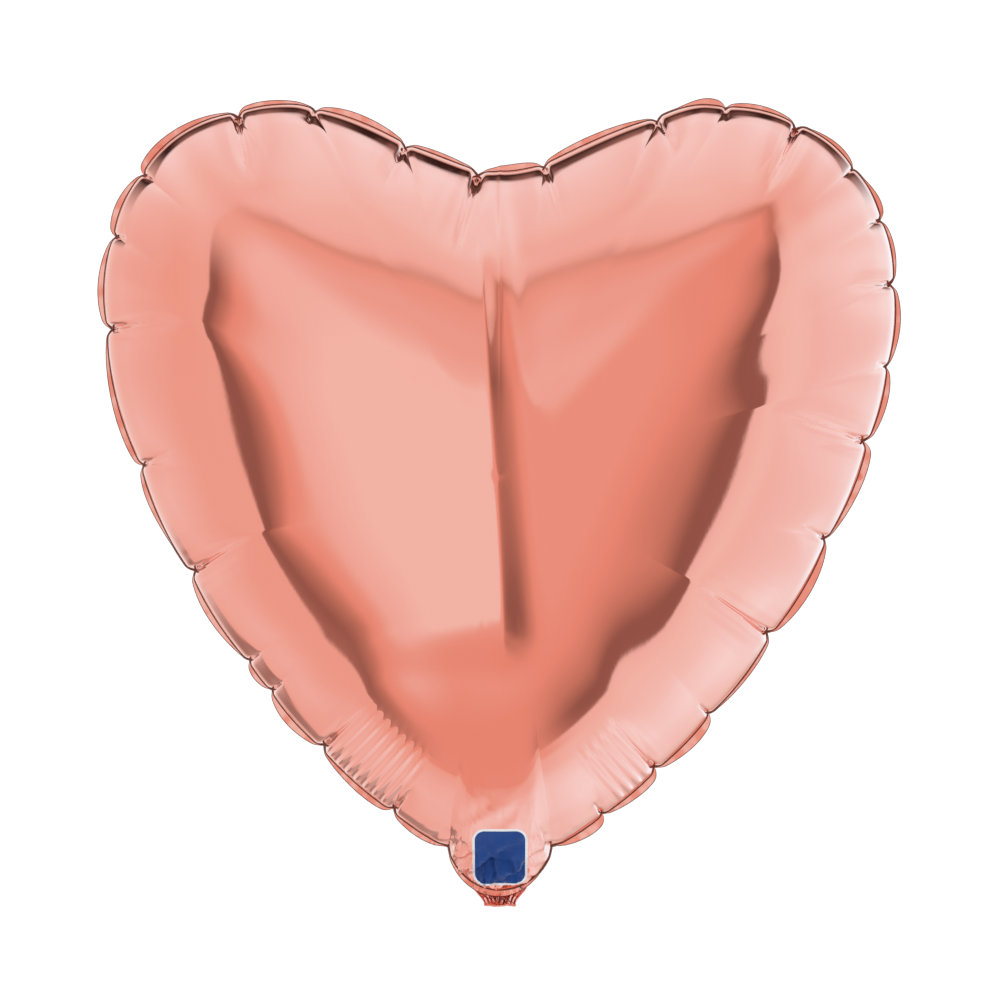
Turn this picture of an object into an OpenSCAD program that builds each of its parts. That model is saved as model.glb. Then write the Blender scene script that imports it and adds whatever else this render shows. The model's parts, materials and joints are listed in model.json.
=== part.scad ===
// Heart-shaped foil balloon, inflated, with its welded rim, its neck flap, the inner
// self-sealing valve and the flat filling tail that is folded up behind the neck.
// Millimetres. X right, Z up, the front panel faces -Y, the seam lies in the plane Y = 0.
// The origin is the middle of the fold under the neck, which is also the tail's hinge line.

/* [Balloon] */
// Width of the inflated heart across both lobes
heart_w = 380; // [340:5:420]
// Height of the inflated heart from the neck fold to the top of the lobes
heart_h = 380; // [340:5:420]
// Thickness of the inflated heart from front to back
heart_d = 190; // [150:5:220]
// Wall of the two panels, a stand-in for a film of a few hundredths of a millimetre
film = 0.8; // [0.6:0.1:1.2]
// How much the gathered film flattens the body at the neck
neck_taper = 0.65; // [0:0.05:0.75]

/* [Puckers] */
// Greatest rise of a pillow between two puckers of the rim
pillow = 4.5; // [0:0.5:8]
// Rise of the fold line that runs down both panels from the cleft
fold_line = 6; // [0:0.5:12]
// Height above the neck at which the fold line ends
fold_end = 108; // [60:2:200]

/* [Rim] */
// Width of the flat welded flange outside the inflated part
seal_w = 4; // [2:0.5:8]
// Width of the weld that lies under the panels' rims
weld_w = 4; // [2:0.5:8]
// Thickness of the welded flange
seal_t = 0.8; // [0.4:0.1:1.2]
// Height of the lower edge of the neck flap above the tail's fold
flap_z = 2.2; // [2:0.1:4]

/* [Valve] */
// Width of the inner valve sleeve
valve_w = 28; // [20:1:36]
// Length of the inner valve sleeve
valve_l = 82; // [50:1:110]
// Thickness of each valve film
valve_t = 0.4; // [0.3:0.1:0.6]

/* [Tail] */
// Width of the filling tail
tail_w = 26; // [20:1:32]
// Length of the filling tail from its fold to its rounded end
tail_l = 48; // [36:1:56]
// Thickness of each tail ply
ply_t = 0.6; // [0.4:0.1:0.8]
// Gap between the two tail plies, filled along the edges by the weld
ply_gap = 0.6; // [0.4:0.1:0.8]
// Width of the weld around the tail's edge
tail_weld = 3; // [2:0.5:5]
// Radius of the rolled fold that the tail turns on
fold_r = 1.0; // [0.8:0.1:1.4]
// Angle by which the tail is folded up behind, from hanging straight down
fold_angle = 124; // [0:1:126]
// Radius of the filling hole in the tail's outer ply
port_r = 3.5; // [2.5:0.5:5]
// Distance of the filling hole from the fold
port_z = 33; // [24:1:38]

/* [Hidden] */
$fn = 64;

foil = [0.87, 0.55, 0.49];
clear_film = [0.86, 0.84, 0.82];
sx = heart_w / 380;
sz = heart_h / 380;
mid = [0, 200 * sz];            // where the rows of each panel meet
lap = 8;                        // length of the outline's parameter, cleft to cleft
least_reach = 14;               // shortest reach that the coarse rows can still show

// Fold line: its X at its lower end and at the cleft, the two slopes beside it, and the
// heights over which it dies out at the bottom and below the cleft.
fold_x = [1.5, -9];
fold_slopes = [60, 13];
fold_fade = 24;
cleft_fade = [250, 360];
cleft_z = 333;

// Inner valve: lower end of its films, their upper end, and the welded tongue that holds them.
valve_z = [22, 14 + valve_l];
tongue_z = [9, 30];

// Half of the inflated outline as cubic curves: lobe top, lobe side, flank, neck.
curves = [
    [[0, 349], [19, 346], [71, 380], [97, 380]],
    [[97, 380], [150, 380], [190, 348], [190, 284]],
    [[190, 284], [190, 198], [116, 74], [27, 26]],
    [[27, 26], [23, 14], [13, 3.5], [0, 3.5]]
];

// Puckers: place along the outline and how far each reaches in from the seam.
right_puckers = [[0.24, 33], [0.73, 22], [1.06, 12], [1.31, 40], [1.57, 12], [1.77, 12],
    [1.96, 22], [2.12, 12], [2.245, 50], [2.4, 16], [2.555, 47], [2.695, 12], [2.805, 39],
    [2.91, 12], [3.12, 15]];
left_puckers = [[0.13, 45], [0.463, 26], [0.865, 12], [1.183, 40], [1.593, 12], [1.823, 12],
    [2.055, 44], [2.283, 19], [2.453, 39], [2.6, 12], [2.76, 34], [2.9, 20], [3, 12]];
n_left = len(left_puckers);
puckers = concat(right_puckers,
    [for (i = [n_left - 1 : -1 : 0]) [lap - left_puckers[i][0], left_puckers[i][1]]]);
n_puckers = len(puckers);

// Columns inside each pillow and rows from the seam (0) to the middle of the panel (1).
steps = [0, 0.13, 0.5, 0.87];
rows = [0, 0.012, 0.035, 0.07, 0.115, 0.17, 0.24, 0.33, 0.45, 0.6, 0.78];
columns = [for (i = [0 : n_puckers - 1]) for (f = steps) [i, f]];
n_cols = len(columns);
n_rows = len(rows);

function lerp(a, b, t) = a + (b - a) * t;
function unit(v) = v / norm(v);
function ramp(t) = let (c = max(0, min(1, t))) c * c * (3 - 2 * c);
function bezier(p, t) = let (s = 1 - t)
    s * s * s * p[0] + 3 * s * s * t * p[1] + 3 * s * t * t * p[2] + t * t * t * p[3];
function wrap(u) = u < 0 ? u + lap : u >= lap ? u - lap : u;

// Point of the smooth outline; u runs 0..4 down the right side and 4..8 up the left side.
function outline(u) = let (
    w = wrap(u), m = w < 4 ? w : lap - w, k = min(3, floor(m)), p = bezier(curves[k], m - k)
) [(w < 4 ? 1 : -1) * p[0] * sx, p[1] * sz];
function outward(u) = let (t = unit(outline(u + 0.01) - outline(u - 0.01))) [-t[1], t[0]];

// A column's place: outline parameter, pillow height 0..1, pillow size, pucker reach.
function next_u(i) = i < n_puckers - 1 ? puckers[i + 1][0] : puckers[0][0] + lap;
function col_u(c) = lerp(puckers[c[0]][0], next_u(c[0]), c[1]);
function col_rise(c) = sqrt(1 - pow(abs(2 * c[1] - 1), 2.4));
function col_size(c) = min(pillow,
    0.1 * norm(outline(next_u(c[0])) - outline(puckers[c[0]][0])));
function col_reach(c) = max(least_reach,
    lerp(puckers[c[0]][1], puckers[(c[0] + 1) % n_puckers][1], ramp(c[1])));

// Rim line of the inflated part, before the pillows rise from it.
function rim(c) = let (u = col_u(c)) outline(u) - outward(u) * (seal_w + 0.8 * col_size(c));

function profile(r) = sqrt(1 - pow(r, 2.9));
// The fold line stands proud: it rises gently on one side and drops steeply on the other.
function line_x(z) = sx * lerp(fold_x[0], fold_x[1], ramp((z / sz - fold_end) / (cleft_z - fold_end)));
function fold_rise(x, z, side) = let (d = side * (line_x(z) - x) / sx)
    fold_line * ramp((z / sz - fold_end) / fold_fade)
    * (1 - ramp((z / sz - cleft_fade[0]) / (cleft_fade[1] - cleft_fade[0])))
    * exp(d < 0 ? d / fold_slopes[0] : -d / fold_slopes[1]);

// One point of a panel. side is -1 for the front and 1 for the back; inset is 0 or film.
function panel_point(c, v, side, inset) = let (
    r = 1 - v,
    p = mid + (rim(c) - mid) * r,
    out = outward(col_u(c)),
    lean = r * r,
    away = v * norm(rim(c) - mid),
    fade = pow(max(0, 1 - away / (1.5 * col_reach(c))), 1.5),
    rise = col_size(c) * col_rise(c) * fade - inset,
    neck = 1 - neck_taper * exp(-max(0, p[1] - 8) / 28),
    deep = (heart_d / 2 - fold_line) * profile(r) * neck
        + fold_rise(p[0], p[1], side) * ramp(v / 0.2),
    flat = sqrt(1 - lean * lean)
) [p[0] + out[0] * lean * rise, side * (seal_t / 2 + deep + flat * rise), p[1] + out[1] * lean * rise];

// Closed shell of one panel: outer skin, inner skin and the narrow ring along the seam.
module panel(side) {
    grid = [for (inset = [0, film]) for (v = rows) for (c = columns) panel_point(c, v, side, inset)];
    tips = [for (inset = [0, film])
        [mid[0], side * (seal_t / 2 + heart_d / 2 - fold_line
            + fold_rise(mid[0], mid[1], side) - inset), mid[1]]];
    n = n_rows * n_cols;
    last = (n_rows - 1) * n_cols;
    skin = [for (r = [0 : n_rows - 2]) for (j = [0 : n_cols - 1])
        let (a = r * n_cols + j, b = r * n_cols + (j + 1) % n_cols)
        each [[a, b, b + n_cols], [a, b + n_cols, a + n_cols]]];
    cap = [for (j = [0 : n_cols - 1]) [last + j, last + (j + 1) % n_cols, 2 * n]];
    inner = [for (f = skin) [f[2] + n, f[1] + n, f[0] + n]];
    inner_cap = [for (j = [0 : n_cols - 1]) [last + n + (j + 1) % n_cols, last + n + j, 2 * n + 1]];
    ring = [for (j = [0 : n_cols - 1]) let (k = (j + 1) % n_cols)
        each [[j, j + n, k + n], [j, k + n, k]]];
    faces = concat(skin, cap, inner, inner_cap, ring);
    polyhedron(concat(grid, tips),
        side < 0 ? [for (f = faces) [f[2], f[1], f[0]]] : faces, convexity = 8);
}

// A flat sheet of film in the seam plane, from y0 to y1.
module sheet(y0, y1) {
    translate([0, y1, 0]) rotate([90, 0, 0]) linear_extrude(height = y1 - y0) children();
}

// Rim line moved outwards by d, following the pillows.
module rim_shape(d) {
    polygon([for (c = columns) rim(c) + outward(col_u(c)) * (col_size(c) * col_rise(c) + d)]);
}

module valve_shape() {
    translate([-valve_w / 2, valve_z[0]]) square([valve_w, valve_z[1] - valve_z[0]]);
}

module tail_shape(inset) {
    r = tail_w / 2 - inset;
    translate([-r, -tail_l + tail_w / 2]) square([2 * r, tail_l - tail_w / 2 - fold_r - 0.2 - inset]);
    translate([0, -tail_l + tail_w / 2]) circle(r);
}

module front_panel() {
    color(foil) panel(-1);
}

module back_panel() {
    color(foil) panel(1);
}

// Welded flange all round, the flap below the neck and the tongue that holds the valve.
module seal_band() {
    color(foil) {
        difference() {
            union() {
                sheet(-seal_t / 2, seal_t / 2) rim_shape(seal_w);
                translate([-tail_w / 2, -seal_t / 2, flap_z]) cube([tail_w, seal_t, 8]);
            }
            sheet(-seal_t, seal_t) rim_shape(-weld_w);
        }
        translate([-valve_w / 2, -seal_t / 2, tongue_z[0]])
            cube([valve_w, seal_t, tongue_z[1] - tongue_z[0]]);
    }
}

module valve_front_film() {
    color(clear_film) sheet(-seal_t / 2 - valve_t, -seal_t / 2) valve_shape();
}

// The back film carries the two side welds that close the sleeve.
module valve_back_film() {
    color(clear_film) {
        sheet(seal_t / 2, seal_t / 2 + valve_t) valve_shape();
        sheet(-seal_t / 2, seal_t / 2 + valve_t / 2) for (s = [-1, 1])
            translate([s * (valve_w / 2 - 1) - 1, tongue_z[1]])
                square([2, valve_z[1] - tongue_z[1]]);
    }
}

// The tail is drawn hanging straight down and then folded up behind the neck.
module folded() {
    rotate([fold_angle, 0, 0]) children();
}

module tail_front_ply() {
    color(foil) folded() difference() {
        sheet(-ply_gap / 2 - ply_t, -ply_gap / 2) tail_shape(0);
        translate([0, -ply_gap / 2 - ply_t / 2, -port_z]) rotate([90, 0, 0])
            cylinder(r = port_r, h = 2 * ply_t, center = true);
    }
}

// The back ply carries the edge weld and the rolled fold.
module tail_back_ply() {
    color(foil) folded() {
        sheet(ply_gap / 2, ply_gap / 2 + ply_t) tail_shape(0);
        sheet(-ply_gap / 2, ply_gap / 2 + ply_t / 2) difference() {
            tail_shape(0);
            tail_shape(tail_weld);
        }
        translate([-tail_w / 2, -ply_gap / 2, -fold_r - 0.4])
            cube([tail_w, ply_gap, fold_r + 0.4]);
        translate([-tail_w / 2, 0, 0]) rotate([0, 90, 0]) cylinder(r = fold_r, h = tail_w);
    }
}

// Lower end of the valve, lying on the inside of the back ply.
module tail_valve_film() {
    color(clear_film) folded() sheet(ply_gap / 2 - 0.25, ply_gap / 2)
        translate([-8, -tail_l + 8]) square([16, tail_l - 16]);
}

front_panel();
back_panel();
seal_band();
valve_front_film();
valve_back_film();
tail_front_ply();
tail_back_ply();
tail_valve_film();
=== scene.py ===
import json
import math
import bpy
import numpy as np
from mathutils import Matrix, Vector


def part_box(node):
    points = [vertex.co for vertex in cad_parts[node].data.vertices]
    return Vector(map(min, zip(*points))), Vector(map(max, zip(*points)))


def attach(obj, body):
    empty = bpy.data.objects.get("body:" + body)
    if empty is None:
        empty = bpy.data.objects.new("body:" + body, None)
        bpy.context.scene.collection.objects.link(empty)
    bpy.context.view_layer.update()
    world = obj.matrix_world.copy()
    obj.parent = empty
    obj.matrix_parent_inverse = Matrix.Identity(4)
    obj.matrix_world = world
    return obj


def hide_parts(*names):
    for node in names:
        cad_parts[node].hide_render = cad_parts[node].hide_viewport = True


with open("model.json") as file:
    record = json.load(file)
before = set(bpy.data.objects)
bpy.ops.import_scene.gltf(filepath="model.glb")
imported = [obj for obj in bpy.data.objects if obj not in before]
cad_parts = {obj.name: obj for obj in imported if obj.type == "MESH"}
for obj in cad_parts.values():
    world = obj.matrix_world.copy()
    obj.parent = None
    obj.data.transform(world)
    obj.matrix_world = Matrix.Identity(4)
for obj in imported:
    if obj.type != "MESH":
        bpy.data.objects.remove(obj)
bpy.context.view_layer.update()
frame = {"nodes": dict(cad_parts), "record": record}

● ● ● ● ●

* _Request_: Reproduce the lines exactly, from the line that contains "cad_parts[node].hide_render = cad_parts[node].hide_viewport" through the line that contains "obj.matrix_world = Matrix.Identity(4)", and nothing more.

* _Task output_:
        cad_parts[node].hide_render = cad_parts[node].hide_viewport = True


with open("model.json") as file:
    record = json.load(file)
before = set(bpy.data.objects)
bpy.ops.import_scene.gltf(filepath="model.glb")
imported = [obj for obj in bpy.data.objects if obj not in before]
cad_parts = {obj.name: obj for obj in imported if obj.type == "MESH"}
for obj in cad_parts.values():
    world = obj.matrix_world.copy()
    obj.parent = None
    obj.data.transform(world)
    obj.matrix_world = Matrix.Identity(4)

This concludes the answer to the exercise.